When you're considering the properties of gases there are often two ways to look at the problem. The first is to use the continuum approximation leading to the usual laws like Boyle's law, Charles' law etc. The second is to treat the gas as many tiny particles (i.e. the gas atoms/molecules) and use Newtonian mechanics. In this case I think the second way is to understand what's going on.

The rocket motor burns a mixture of fuel and oxygen to produce a very hot gas. By very hot we mean that the gas molecules have very high random velocities:

Rocket1

This diagram is supposed to show a representative sample of the atom/molecules in the flame. They are all moving in random directions, so the total momentum of all the atoms is going to be close to zero. This means burning the fuel has not changed its momentum - this may seem a funny thing to say, but bear with me.

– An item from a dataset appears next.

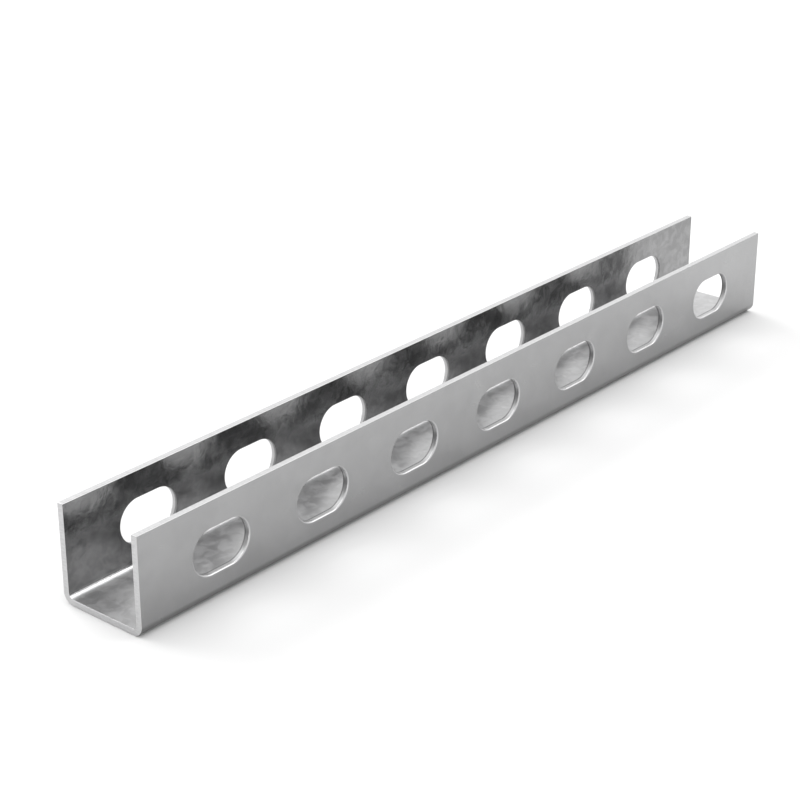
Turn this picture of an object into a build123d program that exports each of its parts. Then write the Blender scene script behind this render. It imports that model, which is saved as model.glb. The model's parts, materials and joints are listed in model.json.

If the fuel were burning in a vaccum the random directions of the atom velocities would mean the ball of atoms expands in a roughly spherical way and the total momentum stays zero. But the fuel is not burning in a vacuum, it's burning inside a combustion chamber:

Rocket2

The reason this matters is that the atoms can't escape to the right or up or down because the walls of the combution chamber are in the way. So they will bounce around until some random collision (with the walls or other atoms) gives them a velocity pointing to the left:

Rocket3

So very quickly all the atoms are going to end up with their velocities pointing in roughly the same direction, because at that point they can escape from the combustion chamber and go flying off into space. Now let's calculate the momentum of all those atoms. If there are $N$ atoms and the mass of each atom is $m$ and their average velocity is $v$ then the total momentum is now $Nmv$ (we'll take velocity to the left to be positive). The momentum of the fuel before burning was zero, and after burning it's $Nmv$, so the momentum has changed by $Nmv$. Conservation of momentum means the rocket must have changed its momentum by $-Nmv$ so that the total momentum change adds up to zero.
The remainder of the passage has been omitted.